*DATA LINES:*
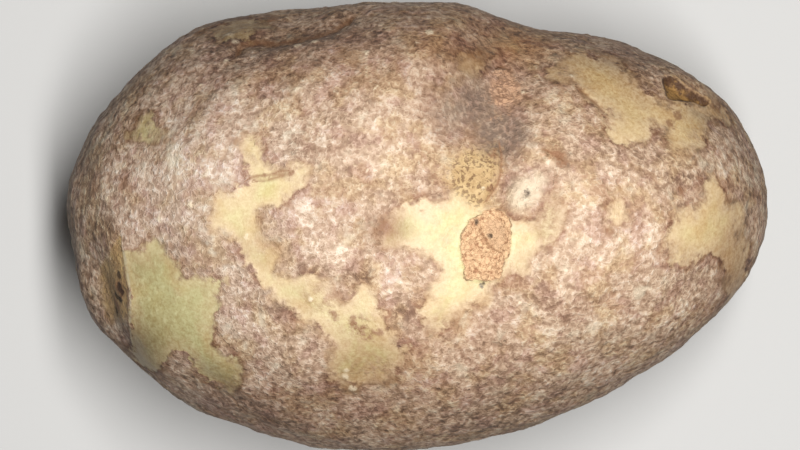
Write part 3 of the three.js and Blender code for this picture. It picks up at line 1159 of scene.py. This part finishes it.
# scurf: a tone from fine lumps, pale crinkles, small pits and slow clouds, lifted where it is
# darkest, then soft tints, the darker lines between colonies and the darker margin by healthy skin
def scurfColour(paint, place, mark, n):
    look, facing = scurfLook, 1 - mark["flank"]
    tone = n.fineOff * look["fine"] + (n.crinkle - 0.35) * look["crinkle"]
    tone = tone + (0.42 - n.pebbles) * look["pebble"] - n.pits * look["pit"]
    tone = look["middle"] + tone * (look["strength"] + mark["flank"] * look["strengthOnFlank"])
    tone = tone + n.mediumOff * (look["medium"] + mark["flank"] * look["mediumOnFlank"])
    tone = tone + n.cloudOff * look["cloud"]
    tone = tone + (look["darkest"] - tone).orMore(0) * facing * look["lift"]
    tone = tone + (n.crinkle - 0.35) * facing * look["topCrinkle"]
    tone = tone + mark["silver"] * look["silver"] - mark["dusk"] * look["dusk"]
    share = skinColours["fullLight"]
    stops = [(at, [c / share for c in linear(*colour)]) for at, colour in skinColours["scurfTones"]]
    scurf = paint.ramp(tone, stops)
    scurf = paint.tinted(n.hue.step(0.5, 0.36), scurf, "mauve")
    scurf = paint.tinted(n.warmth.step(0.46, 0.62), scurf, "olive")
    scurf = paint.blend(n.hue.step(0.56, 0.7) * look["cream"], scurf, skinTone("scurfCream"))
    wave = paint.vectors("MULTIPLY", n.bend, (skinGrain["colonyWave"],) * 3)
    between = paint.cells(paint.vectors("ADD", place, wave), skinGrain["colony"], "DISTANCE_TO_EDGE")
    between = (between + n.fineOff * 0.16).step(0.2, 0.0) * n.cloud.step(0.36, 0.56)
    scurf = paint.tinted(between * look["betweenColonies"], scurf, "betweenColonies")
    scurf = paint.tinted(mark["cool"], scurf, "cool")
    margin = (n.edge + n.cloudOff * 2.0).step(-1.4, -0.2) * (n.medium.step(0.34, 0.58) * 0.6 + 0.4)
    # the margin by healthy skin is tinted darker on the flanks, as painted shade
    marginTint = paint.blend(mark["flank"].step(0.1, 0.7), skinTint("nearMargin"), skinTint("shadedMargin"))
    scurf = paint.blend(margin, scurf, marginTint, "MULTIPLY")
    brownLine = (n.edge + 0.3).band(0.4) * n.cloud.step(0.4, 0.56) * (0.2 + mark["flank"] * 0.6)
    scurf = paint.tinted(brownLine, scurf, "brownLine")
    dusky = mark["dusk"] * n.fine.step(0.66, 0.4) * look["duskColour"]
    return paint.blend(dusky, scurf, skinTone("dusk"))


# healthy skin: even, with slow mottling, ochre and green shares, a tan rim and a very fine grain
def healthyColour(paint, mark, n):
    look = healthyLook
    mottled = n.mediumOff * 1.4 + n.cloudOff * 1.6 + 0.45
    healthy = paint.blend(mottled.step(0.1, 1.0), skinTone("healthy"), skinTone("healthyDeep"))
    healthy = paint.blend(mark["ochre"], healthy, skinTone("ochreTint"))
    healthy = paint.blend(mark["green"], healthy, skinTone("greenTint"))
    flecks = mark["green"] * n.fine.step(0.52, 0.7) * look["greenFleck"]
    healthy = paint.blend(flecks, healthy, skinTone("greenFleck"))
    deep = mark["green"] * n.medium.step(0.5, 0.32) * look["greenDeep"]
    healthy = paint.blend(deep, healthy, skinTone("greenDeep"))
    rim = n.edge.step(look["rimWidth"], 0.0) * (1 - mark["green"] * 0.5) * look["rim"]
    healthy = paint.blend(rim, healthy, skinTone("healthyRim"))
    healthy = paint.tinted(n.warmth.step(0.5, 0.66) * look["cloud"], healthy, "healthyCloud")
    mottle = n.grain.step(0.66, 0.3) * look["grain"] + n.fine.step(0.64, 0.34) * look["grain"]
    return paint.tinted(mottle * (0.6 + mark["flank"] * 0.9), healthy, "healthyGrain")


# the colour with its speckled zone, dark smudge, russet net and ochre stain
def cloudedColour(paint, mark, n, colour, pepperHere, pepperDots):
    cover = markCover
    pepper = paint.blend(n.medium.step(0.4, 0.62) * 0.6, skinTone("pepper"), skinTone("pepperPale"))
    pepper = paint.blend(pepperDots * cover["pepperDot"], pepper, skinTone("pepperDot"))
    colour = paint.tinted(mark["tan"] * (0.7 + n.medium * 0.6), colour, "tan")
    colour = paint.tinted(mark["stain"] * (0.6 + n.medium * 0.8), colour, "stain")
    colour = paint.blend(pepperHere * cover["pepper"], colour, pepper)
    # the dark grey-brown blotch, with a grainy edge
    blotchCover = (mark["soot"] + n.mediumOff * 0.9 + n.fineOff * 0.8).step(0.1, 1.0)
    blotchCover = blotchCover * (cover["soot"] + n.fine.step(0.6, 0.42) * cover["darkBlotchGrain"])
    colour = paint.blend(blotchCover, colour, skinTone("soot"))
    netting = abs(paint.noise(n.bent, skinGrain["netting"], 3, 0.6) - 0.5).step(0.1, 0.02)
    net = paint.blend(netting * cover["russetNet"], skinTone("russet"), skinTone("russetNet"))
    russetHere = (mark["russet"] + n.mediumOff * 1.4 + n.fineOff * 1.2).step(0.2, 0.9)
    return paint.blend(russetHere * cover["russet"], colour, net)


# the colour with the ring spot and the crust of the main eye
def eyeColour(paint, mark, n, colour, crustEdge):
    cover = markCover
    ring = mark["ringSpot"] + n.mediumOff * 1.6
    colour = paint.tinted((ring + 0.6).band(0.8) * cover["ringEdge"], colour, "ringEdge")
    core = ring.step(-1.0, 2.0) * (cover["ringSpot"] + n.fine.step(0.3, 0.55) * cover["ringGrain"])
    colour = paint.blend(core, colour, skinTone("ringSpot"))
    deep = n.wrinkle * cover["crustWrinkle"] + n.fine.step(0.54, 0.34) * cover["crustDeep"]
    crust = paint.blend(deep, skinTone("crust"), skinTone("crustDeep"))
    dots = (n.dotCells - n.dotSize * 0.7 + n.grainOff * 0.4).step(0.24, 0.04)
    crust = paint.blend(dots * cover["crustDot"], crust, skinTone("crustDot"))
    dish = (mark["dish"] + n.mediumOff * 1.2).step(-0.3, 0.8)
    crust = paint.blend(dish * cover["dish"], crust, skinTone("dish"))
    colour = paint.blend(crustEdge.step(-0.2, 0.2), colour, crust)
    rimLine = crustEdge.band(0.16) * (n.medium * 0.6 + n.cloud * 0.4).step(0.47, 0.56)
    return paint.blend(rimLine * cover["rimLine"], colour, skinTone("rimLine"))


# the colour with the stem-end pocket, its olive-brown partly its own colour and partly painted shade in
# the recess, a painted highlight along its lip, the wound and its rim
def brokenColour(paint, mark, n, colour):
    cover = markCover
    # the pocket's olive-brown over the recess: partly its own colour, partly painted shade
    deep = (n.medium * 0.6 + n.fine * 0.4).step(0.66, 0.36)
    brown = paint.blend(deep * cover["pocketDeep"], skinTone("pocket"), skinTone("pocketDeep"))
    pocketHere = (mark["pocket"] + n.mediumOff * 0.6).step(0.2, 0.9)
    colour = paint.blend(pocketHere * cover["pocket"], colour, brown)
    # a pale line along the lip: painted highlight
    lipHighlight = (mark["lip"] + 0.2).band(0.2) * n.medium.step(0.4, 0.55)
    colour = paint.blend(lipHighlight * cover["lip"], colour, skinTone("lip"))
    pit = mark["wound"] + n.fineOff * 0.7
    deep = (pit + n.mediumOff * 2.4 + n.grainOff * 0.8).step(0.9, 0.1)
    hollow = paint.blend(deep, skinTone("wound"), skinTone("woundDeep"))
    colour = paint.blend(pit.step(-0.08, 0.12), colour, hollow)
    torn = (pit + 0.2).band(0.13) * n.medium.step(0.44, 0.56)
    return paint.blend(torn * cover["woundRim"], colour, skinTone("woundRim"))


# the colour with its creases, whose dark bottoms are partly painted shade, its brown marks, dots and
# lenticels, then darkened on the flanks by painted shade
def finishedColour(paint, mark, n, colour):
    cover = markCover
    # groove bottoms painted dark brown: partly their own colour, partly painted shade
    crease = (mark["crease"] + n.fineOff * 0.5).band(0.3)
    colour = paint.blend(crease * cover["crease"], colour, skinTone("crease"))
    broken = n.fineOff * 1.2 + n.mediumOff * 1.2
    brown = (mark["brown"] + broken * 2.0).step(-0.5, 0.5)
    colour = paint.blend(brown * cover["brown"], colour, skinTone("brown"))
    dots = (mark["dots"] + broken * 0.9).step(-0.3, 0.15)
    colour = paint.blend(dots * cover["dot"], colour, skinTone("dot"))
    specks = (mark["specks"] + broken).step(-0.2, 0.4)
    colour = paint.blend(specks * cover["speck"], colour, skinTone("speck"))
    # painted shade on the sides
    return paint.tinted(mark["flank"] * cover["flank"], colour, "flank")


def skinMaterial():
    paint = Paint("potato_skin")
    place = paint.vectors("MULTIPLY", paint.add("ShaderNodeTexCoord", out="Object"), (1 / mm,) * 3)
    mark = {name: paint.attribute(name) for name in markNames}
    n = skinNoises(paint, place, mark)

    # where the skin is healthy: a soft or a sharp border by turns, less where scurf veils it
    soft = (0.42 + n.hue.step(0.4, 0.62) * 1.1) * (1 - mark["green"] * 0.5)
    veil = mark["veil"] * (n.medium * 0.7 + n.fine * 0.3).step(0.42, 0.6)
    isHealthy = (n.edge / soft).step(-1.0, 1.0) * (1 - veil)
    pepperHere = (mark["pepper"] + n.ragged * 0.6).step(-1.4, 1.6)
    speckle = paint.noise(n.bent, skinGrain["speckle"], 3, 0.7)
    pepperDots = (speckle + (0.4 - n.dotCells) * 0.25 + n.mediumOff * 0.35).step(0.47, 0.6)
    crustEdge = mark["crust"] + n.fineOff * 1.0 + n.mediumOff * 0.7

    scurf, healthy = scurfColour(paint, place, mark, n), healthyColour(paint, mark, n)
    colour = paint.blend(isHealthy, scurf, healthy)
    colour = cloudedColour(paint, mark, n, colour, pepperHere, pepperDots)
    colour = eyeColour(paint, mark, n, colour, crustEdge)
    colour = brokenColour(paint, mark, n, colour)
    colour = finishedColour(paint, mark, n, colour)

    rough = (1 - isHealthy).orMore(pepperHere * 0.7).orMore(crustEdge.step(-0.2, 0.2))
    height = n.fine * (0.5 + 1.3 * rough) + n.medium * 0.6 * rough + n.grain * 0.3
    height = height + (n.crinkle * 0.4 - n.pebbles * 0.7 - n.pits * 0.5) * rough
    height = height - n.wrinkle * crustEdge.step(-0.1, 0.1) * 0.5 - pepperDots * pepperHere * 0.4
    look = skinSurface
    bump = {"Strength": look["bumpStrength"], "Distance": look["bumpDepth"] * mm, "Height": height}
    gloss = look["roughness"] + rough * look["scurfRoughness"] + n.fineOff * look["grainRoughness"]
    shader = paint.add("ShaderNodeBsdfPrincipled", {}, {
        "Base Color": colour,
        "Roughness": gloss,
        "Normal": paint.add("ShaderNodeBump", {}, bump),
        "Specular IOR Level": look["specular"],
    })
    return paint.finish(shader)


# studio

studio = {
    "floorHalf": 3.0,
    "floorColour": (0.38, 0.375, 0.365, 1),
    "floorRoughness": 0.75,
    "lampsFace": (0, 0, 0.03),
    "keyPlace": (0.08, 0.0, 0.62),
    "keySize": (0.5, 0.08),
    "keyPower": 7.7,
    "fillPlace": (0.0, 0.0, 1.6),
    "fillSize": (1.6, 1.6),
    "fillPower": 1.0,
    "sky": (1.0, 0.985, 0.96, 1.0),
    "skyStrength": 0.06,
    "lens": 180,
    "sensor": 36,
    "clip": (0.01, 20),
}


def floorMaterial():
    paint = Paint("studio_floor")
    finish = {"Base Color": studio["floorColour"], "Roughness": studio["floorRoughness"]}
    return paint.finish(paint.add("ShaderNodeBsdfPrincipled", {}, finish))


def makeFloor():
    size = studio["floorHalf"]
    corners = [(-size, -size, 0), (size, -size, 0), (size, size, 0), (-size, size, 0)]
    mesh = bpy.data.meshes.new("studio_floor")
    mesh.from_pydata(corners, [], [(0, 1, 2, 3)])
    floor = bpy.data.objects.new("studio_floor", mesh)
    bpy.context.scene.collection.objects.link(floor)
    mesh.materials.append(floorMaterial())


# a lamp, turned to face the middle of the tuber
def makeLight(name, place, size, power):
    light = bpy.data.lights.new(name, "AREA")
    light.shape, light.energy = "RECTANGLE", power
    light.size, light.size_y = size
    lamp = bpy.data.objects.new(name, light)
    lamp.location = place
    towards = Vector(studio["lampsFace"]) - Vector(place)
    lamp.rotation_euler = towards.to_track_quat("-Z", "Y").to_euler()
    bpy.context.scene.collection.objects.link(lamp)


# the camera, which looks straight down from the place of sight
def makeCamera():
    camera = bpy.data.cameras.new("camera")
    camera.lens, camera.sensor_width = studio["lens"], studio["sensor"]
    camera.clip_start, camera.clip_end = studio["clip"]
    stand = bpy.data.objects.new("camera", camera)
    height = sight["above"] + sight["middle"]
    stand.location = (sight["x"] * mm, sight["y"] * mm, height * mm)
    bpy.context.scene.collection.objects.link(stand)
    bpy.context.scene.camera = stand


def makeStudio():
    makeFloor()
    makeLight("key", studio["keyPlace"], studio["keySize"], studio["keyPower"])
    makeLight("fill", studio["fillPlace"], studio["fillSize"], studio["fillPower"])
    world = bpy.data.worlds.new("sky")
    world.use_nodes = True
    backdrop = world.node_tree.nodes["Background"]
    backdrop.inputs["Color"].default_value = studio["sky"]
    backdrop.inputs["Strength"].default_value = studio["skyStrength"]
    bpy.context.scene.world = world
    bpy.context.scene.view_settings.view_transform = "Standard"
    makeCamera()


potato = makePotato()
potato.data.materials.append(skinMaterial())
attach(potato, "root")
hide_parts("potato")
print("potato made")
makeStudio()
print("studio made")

*TO DO:* Copy all lines from the listing that contain "scene".

*TASK RESULT:*
Write part 3 of the three.js and Blender code for this picture. It picks up at line 1159 of scene.py. This part finishes it.
    bpy.context.scene.collection.objects.link(floor)
    bpy.context.scene.collection.objects.link(lamp)
    bpy.context.scene.collection.objects.link(stand)
    bpy.context.scene.camera = stand
    bpy.context.scene.world = world
    bpy.context.scene.view_settings.view_transform = "Standard"